Life insurance structures

  • Provide liquidity and protection for various contingency events
  • Tax-efficient legacy planning and managing liquidity during wealth transitions
  • Not primary wealth-building tools
  • Require careful alignment with broader planning objectives.

Wills, testamentary trusts, nuptial agreements, and inheritance contracts

  • Structured asset distribution activated upon death
  • Individuals retaining lifetime control and those planning clear succession after death
  • Subject to probate delays and legal disputes, especially cross-border

NOTE: Life insurance structures: Insurance is a sometimes underutilised tool in wealth planning. Yet when used wisely, it can create liquidity exactly when needed—during transitions, for tax obligations, or for equalising inheritances across heirs with very different needs. In some jurisdictions, insurance structures (such as private placement life insurance (PPLI) or universal life insurance (ULI)) can also provide tax-deferred investment growth and creditor protection. Most importantly, they offer a form of governed liquidity—capital that can be earmarked for future governance, philanthropy, or family continuity efforts.

 

Each of these tools is familiar—but the impact each one has depends on how it’s combined and aligned with timing, purpose, and governance. The right configuration, not the tools alone, is what builds a resilient legacy.

 

From structure to stewardship: charting a sustainable course

No structure—no matter how sophisticated—is a guarantee of success. Without governance discipline, leadership development, and a shared sense of purpose, even the most carefully crafted framework can falter.

Wealth planning isn’t only about protecting assets—it’s about building clarity, continuity, and future readiness, both for those inheriting the wealth and those still shaping the legacy. The real test is not in how wealth is transferred but in how it is sustained—strategically, relationally, and across generations.

Whether opting for trusts or foundations, holding companies or insurance, lifetime gifts or posthumous plans, the fundamental question remains: Are you merely protecting your wealth or are you building a system that will allow your wealth to flourish—beyond your lifetime?

 

Preparing the next generation: who will lead?

The transition of wealth isn’t just about structures—it’s about people. Even the most carefully planned estate can unravel if the next generation is unprepared to manage, protect, and grow what they inherit. True stewardship requires more than just transferring access to assets—it demands cultivating financial education, governance experience, and a sense of responsibility long before succession takes place.

Yet wealth creators often face a dilemma: How much guidance is the right amount? Too little structure leaves heirs adrift, vulnerable to financial missteps or external pressures. Too much control can create dependency, resentment, or a lack of initiative.
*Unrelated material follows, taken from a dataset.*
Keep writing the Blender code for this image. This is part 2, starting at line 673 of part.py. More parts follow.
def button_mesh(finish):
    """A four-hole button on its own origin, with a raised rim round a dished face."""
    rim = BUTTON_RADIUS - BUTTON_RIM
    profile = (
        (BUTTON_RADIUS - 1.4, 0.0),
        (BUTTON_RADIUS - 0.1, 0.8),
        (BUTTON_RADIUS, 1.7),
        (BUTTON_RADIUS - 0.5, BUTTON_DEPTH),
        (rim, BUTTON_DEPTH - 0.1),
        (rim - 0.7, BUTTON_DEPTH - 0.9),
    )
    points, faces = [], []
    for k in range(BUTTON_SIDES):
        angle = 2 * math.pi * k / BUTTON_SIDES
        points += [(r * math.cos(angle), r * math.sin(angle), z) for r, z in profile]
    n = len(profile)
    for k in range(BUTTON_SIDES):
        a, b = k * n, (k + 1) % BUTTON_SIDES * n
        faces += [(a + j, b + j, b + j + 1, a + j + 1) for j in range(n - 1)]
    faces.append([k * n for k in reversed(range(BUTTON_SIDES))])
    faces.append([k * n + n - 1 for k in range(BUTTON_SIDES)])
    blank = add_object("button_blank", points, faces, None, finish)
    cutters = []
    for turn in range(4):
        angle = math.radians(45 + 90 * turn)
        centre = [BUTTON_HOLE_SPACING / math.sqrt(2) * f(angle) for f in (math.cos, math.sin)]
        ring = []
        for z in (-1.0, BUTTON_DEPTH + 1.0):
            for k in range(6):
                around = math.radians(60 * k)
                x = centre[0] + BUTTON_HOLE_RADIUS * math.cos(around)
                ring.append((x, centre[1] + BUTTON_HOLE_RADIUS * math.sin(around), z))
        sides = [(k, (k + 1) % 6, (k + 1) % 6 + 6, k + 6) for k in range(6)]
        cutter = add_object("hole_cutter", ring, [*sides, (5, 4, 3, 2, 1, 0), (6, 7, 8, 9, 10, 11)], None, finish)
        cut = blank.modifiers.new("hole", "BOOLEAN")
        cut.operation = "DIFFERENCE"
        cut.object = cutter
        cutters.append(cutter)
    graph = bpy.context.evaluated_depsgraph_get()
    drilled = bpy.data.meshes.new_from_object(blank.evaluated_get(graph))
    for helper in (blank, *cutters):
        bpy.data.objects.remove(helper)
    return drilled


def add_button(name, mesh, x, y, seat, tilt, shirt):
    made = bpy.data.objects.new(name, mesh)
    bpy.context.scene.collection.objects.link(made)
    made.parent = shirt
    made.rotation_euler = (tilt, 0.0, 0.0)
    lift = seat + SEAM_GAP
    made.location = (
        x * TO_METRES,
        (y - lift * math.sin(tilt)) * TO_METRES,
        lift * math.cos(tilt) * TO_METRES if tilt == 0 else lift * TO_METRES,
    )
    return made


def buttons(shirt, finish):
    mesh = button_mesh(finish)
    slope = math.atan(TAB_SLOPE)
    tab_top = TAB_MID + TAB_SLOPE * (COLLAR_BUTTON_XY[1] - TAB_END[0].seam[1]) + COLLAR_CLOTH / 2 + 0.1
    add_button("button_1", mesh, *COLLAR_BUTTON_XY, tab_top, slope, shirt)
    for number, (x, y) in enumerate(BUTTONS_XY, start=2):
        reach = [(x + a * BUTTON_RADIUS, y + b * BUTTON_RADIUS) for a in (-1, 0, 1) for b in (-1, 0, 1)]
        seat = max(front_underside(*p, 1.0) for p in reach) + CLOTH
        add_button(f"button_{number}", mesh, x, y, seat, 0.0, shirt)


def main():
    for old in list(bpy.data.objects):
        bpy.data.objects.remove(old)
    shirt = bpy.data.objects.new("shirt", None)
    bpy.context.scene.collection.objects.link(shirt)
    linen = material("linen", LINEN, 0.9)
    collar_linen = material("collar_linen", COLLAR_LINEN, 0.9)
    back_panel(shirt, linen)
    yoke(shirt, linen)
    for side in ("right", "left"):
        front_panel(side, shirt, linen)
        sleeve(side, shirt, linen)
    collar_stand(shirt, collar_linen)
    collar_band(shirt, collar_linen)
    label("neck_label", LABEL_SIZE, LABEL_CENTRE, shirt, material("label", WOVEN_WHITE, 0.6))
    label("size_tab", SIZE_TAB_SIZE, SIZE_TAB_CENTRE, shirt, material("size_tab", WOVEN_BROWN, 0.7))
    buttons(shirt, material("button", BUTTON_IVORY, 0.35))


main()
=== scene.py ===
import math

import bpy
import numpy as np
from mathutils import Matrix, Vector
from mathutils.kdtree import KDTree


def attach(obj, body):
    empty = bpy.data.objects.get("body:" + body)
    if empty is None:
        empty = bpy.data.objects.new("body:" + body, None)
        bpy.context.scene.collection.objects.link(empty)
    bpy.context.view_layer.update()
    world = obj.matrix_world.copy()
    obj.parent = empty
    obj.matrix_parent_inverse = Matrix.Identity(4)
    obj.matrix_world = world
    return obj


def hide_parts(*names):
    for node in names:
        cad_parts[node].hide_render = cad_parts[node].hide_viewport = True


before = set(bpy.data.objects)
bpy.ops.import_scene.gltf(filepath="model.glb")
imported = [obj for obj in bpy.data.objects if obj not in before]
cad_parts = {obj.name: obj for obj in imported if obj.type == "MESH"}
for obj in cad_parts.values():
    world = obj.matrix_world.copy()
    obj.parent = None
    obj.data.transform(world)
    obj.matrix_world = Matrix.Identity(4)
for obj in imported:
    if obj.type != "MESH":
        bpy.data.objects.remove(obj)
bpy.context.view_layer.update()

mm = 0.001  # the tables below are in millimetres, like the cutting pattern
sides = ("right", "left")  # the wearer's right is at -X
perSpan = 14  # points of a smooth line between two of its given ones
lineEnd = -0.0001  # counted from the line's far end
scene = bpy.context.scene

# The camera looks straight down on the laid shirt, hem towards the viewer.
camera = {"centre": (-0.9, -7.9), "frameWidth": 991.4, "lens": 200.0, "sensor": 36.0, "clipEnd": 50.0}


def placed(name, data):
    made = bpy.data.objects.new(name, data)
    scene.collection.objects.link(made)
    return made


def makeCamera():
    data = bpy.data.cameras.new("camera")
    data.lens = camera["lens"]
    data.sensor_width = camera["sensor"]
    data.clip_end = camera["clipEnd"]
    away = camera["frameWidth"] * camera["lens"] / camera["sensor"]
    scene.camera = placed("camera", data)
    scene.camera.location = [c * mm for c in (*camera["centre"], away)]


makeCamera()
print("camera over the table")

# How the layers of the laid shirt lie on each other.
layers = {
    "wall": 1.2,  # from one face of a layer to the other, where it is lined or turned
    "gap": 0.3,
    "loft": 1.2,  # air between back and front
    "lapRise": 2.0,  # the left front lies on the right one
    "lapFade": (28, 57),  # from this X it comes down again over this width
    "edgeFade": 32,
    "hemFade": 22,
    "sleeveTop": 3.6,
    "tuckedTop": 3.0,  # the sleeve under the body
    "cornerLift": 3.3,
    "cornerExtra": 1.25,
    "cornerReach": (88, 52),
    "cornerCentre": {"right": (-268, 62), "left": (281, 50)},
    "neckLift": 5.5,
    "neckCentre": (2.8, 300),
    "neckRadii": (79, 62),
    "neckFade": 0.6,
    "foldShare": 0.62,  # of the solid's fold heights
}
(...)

The key is to balance governance with individual agency, ensuring that heirs are equipped to lead rather than merely receive.

 

From beneficiaries to stewards: developing competence and confidence in the next generation

Education and mentorship form the foundation of wealth stewardship. Financial literacy is not innate—it must be developed through progressive involvement in investments, business operations, and decision-making. Rather than a sudden shift of responsibility, the most effective transitions phase in heirs over time, allowing them to gain experience under the guidance of advisors, family councils, and structured mentorship networks. Here are some of the processes that can be used to help prepare them:

  • Training in financial fluency: Prepares heirs to develop an understanding of investments, asset structures, and tax implications.
  • Decision-making exposure: Involves engaging heirs in governance discussions, philanthropic strategy, and long-term financial planning.
  • Advisory support: Teaches them to work with professional advisors, trustees, and external experts while developing their own independent judgment.
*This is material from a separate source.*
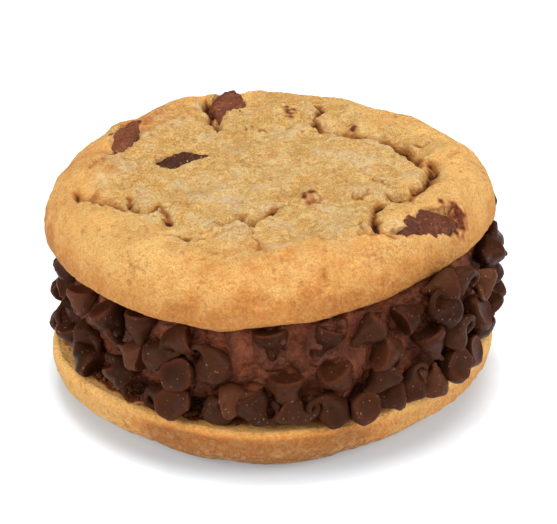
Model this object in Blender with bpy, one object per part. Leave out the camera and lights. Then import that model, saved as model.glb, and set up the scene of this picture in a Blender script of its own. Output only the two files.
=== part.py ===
"""Ice cream sandwich: two crackled chocolate chip cookies round a thick disc of chocolate ice cream.

The side of the ice cream is rolled in mini chocolate chips, pressed in at every angle.
Metres, +Z up. The origin is where the middle of the lower cookie rests. The front faces -Y.
"""

import math
import random

import bmesh
import bpy
import numpy as np
from mathutils import Euler, Matrix, Vector

MM = 0.001
GAP = 0.3 * MM

# The two cookies. Each has a flat baked base and a domed, crackled top. The lower one lies upside down.
TOP_CENTRE = (-0.9 * MM, 0.0, 33.8 * MM)
TOP_TILT = (-0.6, -2.1, 0.0)
BOTTOM_THICKNESS = 11.2 * MM
CRUST_ROUND = 8.0 * MM
BASE_ROUND = 1.5 * MM
EDGE_FOOT = 2.5 * MM
COOKIE_SEGMENTS = 60
CRUST_RING_STEP = 4.2 * MM

# Uneven edges: how many waves go round, their size as a share of the radius, where they start.
TOP_LOBES = ((2, 0.009, 21), (3, 0.026, 5), (4, 0.024, 5), (6, 0.005, 0))
BOTTOM_LOBES = ((2, 0.007, 36), (3, 0.012, 2), (4, 0.008, -2), (5, 0.015, -8), (6, 0.009, 17))
CORE_LOBES = ((2, 0.006, 70), (3, 0.008, 40), (5, 0.005, 10), (9, 0.004, 5))

# Cracks in each crust, in mm on the crust's own plan: depth, half width, then the line it follows.
TOP_CRACKS = (
    (1.1, 1.5, ((-39, -7), (-34, -12), (-27.5, -15), (-22.5, -18), (-19, -19), (-17, -24))),
    (0.8, 1.3, ((-26.5, -10), (-25.5, -13), (-25, -16))),
    (0.8, 1.4, ((-18.5, -15), (-15, -18), (-11, -22), (-5.5, -24), (-1.5, -20), (1, -17))),
    (0.8, 1.4, ((-14, -25), (-10, -28), (-4.5, -26))),
    (1.7, 1.9, ((10, 33), (10.5, 26), (12, 22.5), (19, 19), (23, 15.5), (26.5, 8.5), (29, 5), (29, -1))),
    (1.3, 1.6, ((29, -1), (27, -8), (22, -12.5), (19, -17), (17.5, -23))),
    (0.8, 1.3, ((14, -7.5), (15.5, -10), (18, -8), (19, -2), (21.5, -7))),
    (0.9, 1.4, ((-10.5, 31), (-10, 27), (-9.5, 22))),
    (0.7, 1.3, ((32.5, 13), (36, 10), (39.5, 8))),
    (0.7, 1.3, ((17.5, 26.5), (19, 20))),
)
BOTTOM_CRACKS = (
    (1.3, 1.8, ((-27, 8), (-22, 19), (-12, 26), (2, 28), (11, 25))),
    (1.2, 1.7, ((26, 12), (29, 0), (25, -14), (16, -23))),
    (1.1, 1.6, ((5, -28), (-9, -27), (-20, -20), (-27, -9))),
    (0.8, 1.4, ((11, 25), (17, 33))),
    (0.8, 1.4, ((-27, -9), (-37, -12))),
)
RIM_RISE = 0.5
REST_RADIUS = 20.0
UNDERSIDE_DROP = 0.5
UNDERSIDE_EASE = 8.0

# Big chocolate chips baked into a crust: centre on the plan, half sizes, turn on the plan, how proud.
CHUNK_LEAN_STEP = 2.5
TOP_CHUNKS = {
    "chunk_right": ((31.4, -19.6), (6.4, 5.2, 3.2), -35, 0.3),
    "chunk_left": ((-16.4, 9.0), (5.8, 3.0, 2.6), 14, 0.2),
    "chunk_back": ((-8.6, 33.2), (6.6, 3.9, 3.4), -78, 1.0),
    "chunk_back_left": ((-29.2, 19.4), (7.6, 3.1, 3.0), 76, 0.2),
}
BOTTOM_CHUNKS = {
    "chunk_under_front": ((10.0, -33.0), (6.0, 4.6, 3.0), 20, 0.1),
    "chunk_under_left": ((-33.0, 9.0), (5.4, 4.0, 2.8), 70, 0.1),
}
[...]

Governance structures play a crucial role in shaping the next generation’s involvement. Family councils serve as collaborative platforms where heirs can engage in discussions, voice their perspectives, and gradually take on leadership roles. Mentorship networks—whether consisting of senior family members, external advisors, or peer groups—help bridge the gap between inherited wealth and responsible management.

Yet stewardship is not just about technical competence—it is also about adopting a mindset. If heirs see wealth as a burden, they may disengage or rebel against the expectations placed upon them. If, on the other hand, they view the wealth as an opportunity to create, lead, and contribute, they are far more likely to become active participants in shaping the family’s future.
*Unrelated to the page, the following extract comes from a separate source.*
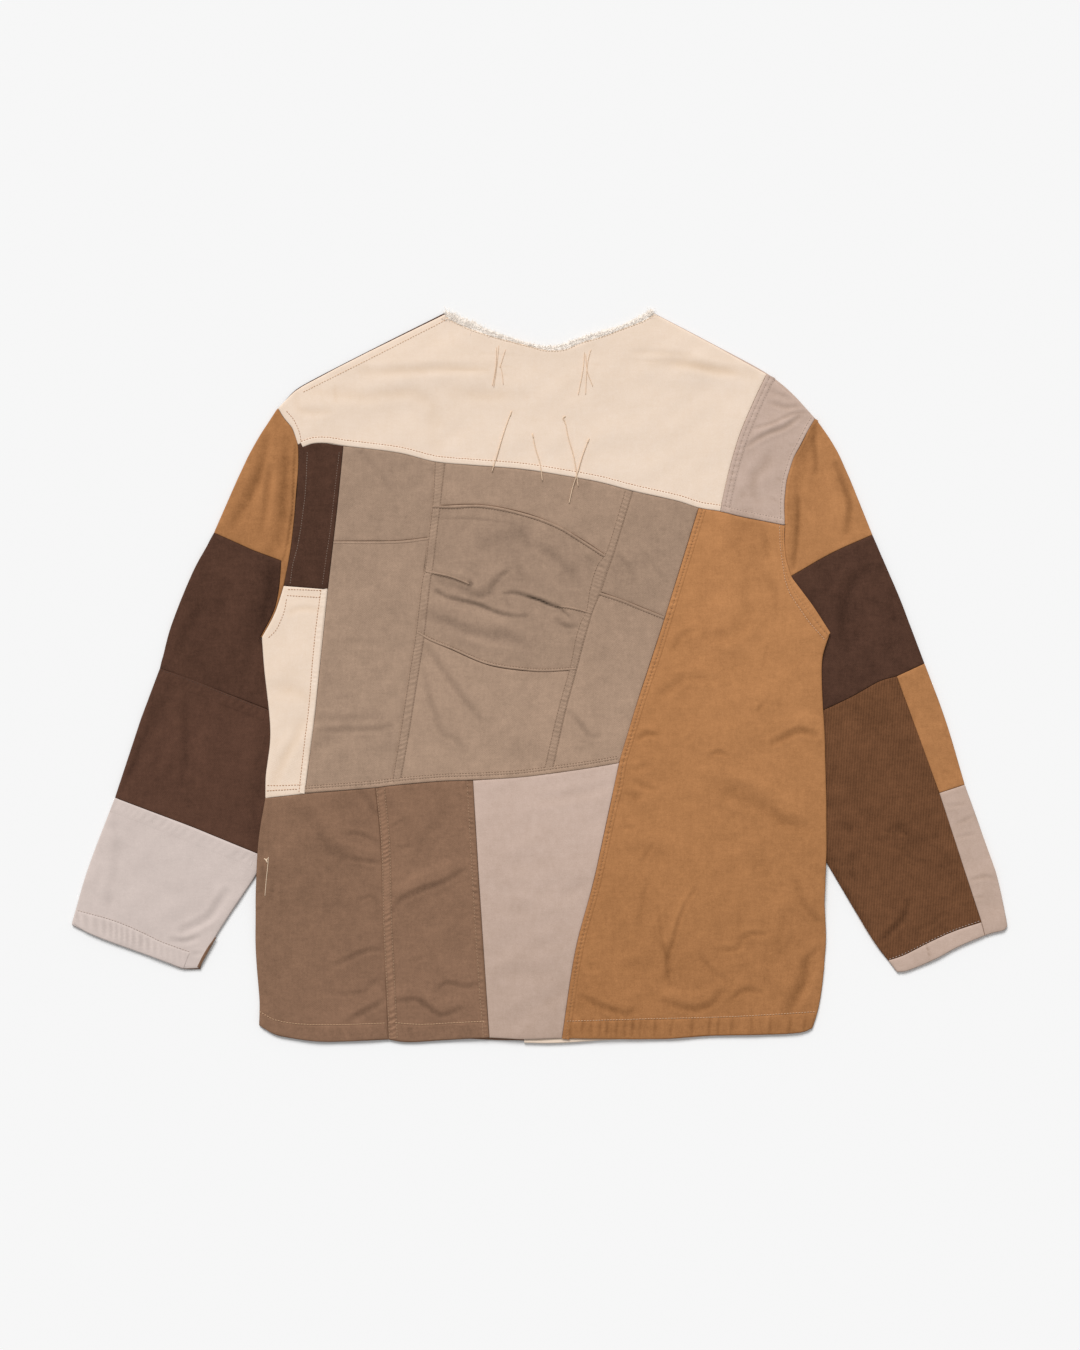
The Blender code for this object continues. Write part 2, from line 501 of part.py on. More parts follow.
def relief(point, folds, flat_edges):
    """Height of the soft folds, dying out towards the seamed edges."""
    height = 0.0
    for start, end, top, half_width in folds:
        distance, share = distance_to_span(point, Vector(start), Vector(end))
        fall = math.exp(-(distance / half_width) ** 2)
        height = max(height, top * fall * (FOLD_END + (1.0 - FOLD_END) * math.sin(math.pi * share)))
    return height * smooth_step(nearest(point, flat_edges) / RELIEF_FADE)


def floor_height(point):
    return 0.0


def front_left_height(point):
    return tuck_lift(point)


def front_right_height(point):
    return tuck_lift(point) + closure_lift(point.x, left_slope=False)


def sleeve_height(point):
    gap = layer_gap(point, SLEEVE_FOLDED)
    return CLOTH + gap + relief(point, SLEEVE_FOLDS, SLEEVE_FOLDED + ARMHOLES + SIDES)


def back_height(point):
    lift = tuck_lift(point) + closure_lift(point.x, left_slope=True)
    return CLOTH + lift + layer_gap(point, BODY_JOINED) + relief(point, BACK_FOLDS, BODY_JOINED + ARMHOLES)


HEIGHTS = {
    "floor": floor_height,
    "front_left": front_left_height,
    "front_right": front_right_height,
    "sleeve": sleeve_height,
    "back": back_height,
}


def lattice_points(outline):
    """Points of one garment-wide triangular lattice that lie well inside an outline."""
    row_step = LATTICE * math.sqrt(3) / 2
    low_row = math.floor(min(p.y for p in outline) / row_step)
    high_row = math.ceil(max(p.y for p in outline) / row_step)
    low_column = math.floor(min(p.x for p in outline) / LATTICE) - 1
    high_column = math.ceil(max(p.x for p in outline) / LATTICE) + 1
    closed = outline + outline[:1]
    points = []
    for row in range(low_row, high_row + 1):
        for column in range(low_column, high_column + 1):
            point = Vector(((column + 0.5 * (row % 2)) * LATTICE, row * row_step))
            if inside(point, outline) and distance_to_chain(point, closed) > LATTICE * LATTICE_MARGIN:
                points.append(point)
    return points


def make_material(name, colour):
    material = bpy.data.materials.get(name)
    if material is None:
        material = bpy.data.materials.new(name)
        material.use_nodes = True
        shader = material.node_tree.nodes["Principled BSDF"]
        shader.inputs["Base Color"].default_value = (*colour, 1.0)
        shader.inputs["Roughness"].default_value = 0.9
        shader.inputs["Metallic"].default_value = 0.0
    return material


def add_object(name, bm, colour):
    """Turn a bmesh drawn in millimetres into an object in metres."""
    bmesh.ops.scale(bm, verts=bm.verts, vec=(MM, MM, MM))
    mesh = bpy.data.meshes.new(name)
    bm.to_mesh(mesh)
    bm.free()
    mesh.shade_smooth()
    mesh.set_sharp_from_angle(angle=math.radians(SHARP_ANGLE))
    mesh.materials.append(make_material(name, colour))
    piece = bpy.data.objects.new(name, mesh)
    bpy.context.scene.collection.objects.link(piece)
    return piece


def add_piece(name, layer, colour, seams):
    """One cut piece: its outline filled with triangles, twice, and a wall between the two."""
    outline = narrowed(joined(seams), SEAM_GAP / 2)
    flat = outline + lattice_points(outline)
    border = list(range(len(outline)))
    points, _, faces, *_ = delaunay_2d_cdt(flat, [], [border], 1, 1e-4)
    bm = bmesh.new()
    lower = []
    upper = []
    for point in points:
        z = HEIGHTS[layer](point)
        lower.append(bm.verts.new((point.x, point.y, z)))
        upper.append(bm.verts.new((point.x, point.y, z + CLOTH)))
    for face in faces:
        bm.faces.new([upper[i] for i in face])
        bm.faces.new([lower[i] for i in reversed(face)])
    for a, b in zip(border, border[1:] + border[:1]):
        bm.faces.new([lower[a], lower[b], upper[b], upper[a]])
    return add_object(name, bm, colour)


def even_points(chain, pitch):
    """Points one pitch apart along a chain, each with the direction there."""
    length = sum((b - a).length for a, b in zip(chain, chain[1:]))
    count = round(length / pitch)
    places = []
    walked = 0.0
    target = 0.0
    for a, b in zip(chain, chain[1:]):
        run = (b - a).length
        while target <= walked + run + 1e-6 and len(places) <= count:
            places.append((a.lerp(b, (target - walked) / run), (b - a).normalized()))
            target += length / count
        walked += run
    return places


def add_neck_fray():
    """A strip along the raw neck edge, with one thread drawn out of every other face of it."""
    rng = random.Random(FRAY_SEED)
    chain = CHAINS["neck"]
    places = even_points(chain, FRAY_PITCH)
    stations = []
    for (here, along), (there, _) in zip(places, places[1:]):
        stations.append((here, along))
        stations.append((here.lerp(there, FRAY_THREAD / FRAY_PITCH), along))
    stations.append(places[-1])
    bm = bmesh.new()
    rings = []
    for place, along in stations:
        outward = Vector((-along.y, along.x))
        inner = place + outward * (SEAM_GAP / 2)
        outer = inner + outward * FRAY_STRIP
        low = back_height(place) + 0.5 * (CLOTH - FRAY_THICK)
        high = low + FRAY_THICK
        corners = ((inner, low), (outer, low), (outer, high), (inner, high))
        rings.append([bm.verts.new((corner.x, corner.y, z)) for corner, z in corners])
    last = len(rings) - 2
    for i, (near, far) in enumerate(zip(rings, rings[1:])):
        for a, b in ((0, 1), (2, 3), (3, 0)):
            bm.faces.new([near[a], near[b], far[b], far[a]])
        root = [near[1], near[2], far[2], far[1]]
        if i % 2:
            bm.faces.new(root)
            continue
        along = stations[i][1]
        outward = Vector((-along.y, along.x))
        at_end = min(i, last - i) < 2 * TUFT_THREADS
        length = rng.uniform(*(TUFT_LENGTH if at_end else FRAY_LENGTH))
        lean = rng.uniform(-FRAY_LEAN, FRAY_LEAN)
        drift = (outward + along * lean) * length
        centre = sum((v.co for v in root), Vector()) / 4
        tip = []
        for v in root:
            spread = (v.co - centre) * FRAY_TIP
            tip.append(bm.verts.new(centre + spread + Vector((drift.x, drift.y, 0.0))))
        for a in range(4):
            b = (a + 1) % 4
            bm.faces.new([root[a], root[b], tip[b], tip[a]])
        bm.faces.new(tip)
    bm.faces.new(reversed(rings[0]))
    bm.faces.new(rings[-1])
    bmesh.ops.recalc_face_normals(bm, faces=bm.faces)
    return add_object("neck_fray", bm, RAW_COTTON)


def centre_on_origin(pieces):
    """Shift every piece so that the garment's box is centred over the origin."""
    corners = [vert.co for piece in pieces for vert in piece.data.vertices]
    middle_x = (min(c.x for c in corners) + max(c.x for c in corners)) / 2
    middle_y = (min(c.y for c in corners) + max(c.y for c in corners)) / 2
    for piece in pieces:
        for vert in piece.data.vertices:
            vert.co.x -= middle_x
            vert.co.y -= middle_y


def main():
    for leftover in list(bpy.data.objects):
        bpy.data.objects.remove(leftover)
    pieces = [add_piece(name, *details) for name, details in PIECES.items()]
    pieces.append(add_neck_fray())
    centre_on_origin(pieces)


main()
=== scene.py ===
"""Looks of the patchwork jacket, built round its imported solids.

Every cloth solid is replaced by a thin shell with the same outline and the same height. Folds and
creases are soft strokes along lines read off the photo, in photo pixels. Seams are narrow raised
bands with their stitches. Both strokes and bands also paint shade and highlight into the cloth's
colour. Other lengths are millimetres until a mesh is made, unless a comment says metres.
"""

import math
import random

import bpy
import numpy as np
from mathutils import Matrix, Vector
from mathutils.bvhtree import BVHTree
from mathutils.geometry import delaunay_2d_cdt


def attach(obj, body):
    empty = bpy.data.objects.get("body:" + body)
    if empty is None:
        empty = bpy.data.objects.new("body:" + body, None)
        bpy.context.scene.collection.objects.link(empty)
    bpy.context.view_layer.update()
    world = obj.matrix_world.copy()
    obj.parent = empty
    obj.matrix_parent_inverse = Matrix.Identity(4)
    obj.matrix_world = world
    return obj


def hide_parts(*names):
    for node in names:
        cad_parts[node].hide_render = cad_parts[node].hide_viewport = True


MM = 0.001
PIXEL = 1.03            # millimetres that one photo pixel covers
ORIGIN = (539.5, 675.84)  # photo pixel over the row's origin

# Camera: straight down with a long lens, the photo's frame on the plane of the jacket
PHOTO_SIZE = (1080, 1350)
LENS = 85.0
SENSOR = 36.0

# Light: one wide soft lamp beyond the neck, and the pale surround
KEY_FROM = (-0.25, 0.9, 0.85)
KEY_SPREAD = 28.0       # degrees that it covers
KEY_POWER = 2.7
SKY_POWER = 0.42
FLOOR_HALF = 6.0        # metres from the middle of the floor to its sides
FLOOR_LEVEL = -0.0005   # metres
FLOOR_GREY = 0.93

# Cloth: noises as (scale, detail, roughness, stretch)
MOTTLE = (16.0, 2.0, 0.6, None)            # uneven dye
CLOUD = (75.0, 5.0, 0.92, None)            # washed-out patches down to single slubs
FLECK = (900.0, 2.0, 0.6, None)
WARP = (260.0, 3.0, 0.8, (1.0, 0.22, 1.0))
WEFT = (260.0, 3.0, 0.8, (0.22, 1.0, 1.0))
PLAIN_WEAVE = (1400.0, 1.0, 0.6, None)
PLAIN_DEPTH = 0.4       # tone of a plain weave, as a share of the slub
SLUB_SHARES = ((MOTTLE, 0.45), (CLOUD, 1.5), (WARP, 0.55), (WEFT, 0.55))
FLECK_SHARE = 0.9
WARM_BENDS = (("Red", -0.2), ("Green", 0.25), ("Blue", 0.9))  # change of a channel's power by warmth, which warms painted shade as well as darker slubs
FLECK_BUMP = 0.8        # height of the flecks, as a share of the weave's
CORD_BUMP = 0.0004      # metres, in corduroy
WEAVE_BUMP = 0.00022    # metres, in the other cloths
BUMP_STRENGTH = 0.5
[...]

Stewardship also thrives through dialogue. Encouraging open, evolving conversations between generations can create a level of trust and mutual understanding that no legal structure alone can provide.

 

Sustaining your legacy: charting the course for future generations

Wealth planning goes far beyond structures. At its heart, wealth planning is about continuity, adaptability, and stewardship. The strongest plans aren’t fixed blueprints—they’re living systems that evolve as families grow and conditions change.

A thoughtful estate plan does more than protect financial assets—it helps preserve relationships, uphold shared values, and provide clarity in times of transition. Often, the greatest risks to family wealth come from within: legal disputes, conflicting interests, or a breakdown in governance.

Every key decision—whether to retain control, to transfer ownership, or to formalise governance—should be guided by long-term intent rather than short-term pressures.

When structures are combined with education, mentoring, and shared leadership, they become more than mechanisms of transfer. They form the backbone of a family’s continuity strategy, one that weaves resilience, clarity, and purpose into the fabric of their legacy. Structures may hold the assets—but it is the relationships and shared vision that carry them forward.

At some point, every wealth owner must ask, “Am I building a ship that can sail beyond my lifetime”—or “Am I providing one that will sink when I let go of the wheel?”

The answer to that question shapes not only what is passed on but how it lives on—in leadership, in values, and in the quality of connection across generations. In the language of the Conduct Formula, this is where wealth and relationships converge—shaping both the life quality and the legacy quality of a family and the individual members.